Sail GP’s “Better Sport Better Planet” approach chimes well with the nature of the sport and brings a level of excitement, real-worldliness and approachability that has long been missing from sailing. Equally the PTO’s mission to give athletes a platform (and share in its risk and success) to showcase their extraordinary passion, athleticism and determination gives rise to outstanding performances and incredible stories that inspire as well as amaze. They are building their sport by adding to it and developing its opportunities rather than trying to “reinvent” it. Evolution rather than revolution.
One final point to consider is that, as we touched on previously regarding the Women’s Hundred, the overall landscape and competitive set in which you exist as a sport cannot be under-estimated.
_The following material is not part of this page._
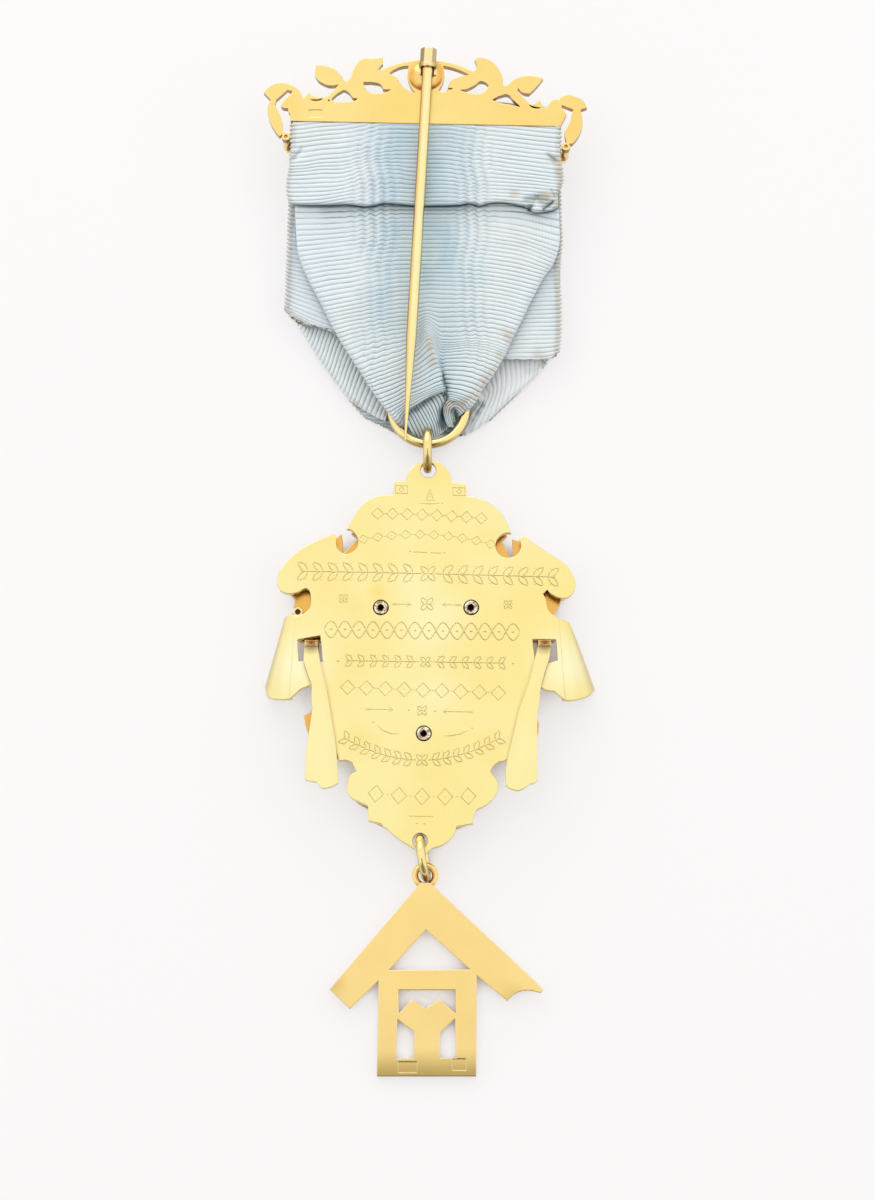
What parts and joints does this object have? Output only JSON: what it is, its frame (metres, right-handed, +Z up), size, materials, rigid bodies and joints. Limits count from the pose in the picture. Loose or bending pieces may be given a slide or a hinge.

And, of course, that can evolve and change in its own right.
Thus, an iteration of a sport, Formula E for instance, can launch with one very definite “reason why” (in this instance to be the progressive and sustainable face of motorsport’s future) and find itself over time being overtaken by other offerings who share your mission but land-grab your positioning. I would argue that within motorsport the W Series is now considered to be more progressive and future-focussed and Formula E’s own little brother Extreme E has grabbed the green credentials. Some might argue that this leaves FE in a better spot to more directly compete with F1. Good luck to them if that is so – that is one big brute to get in the ring with – particularly so without a compelling, strong and motivating “reason why” to be there.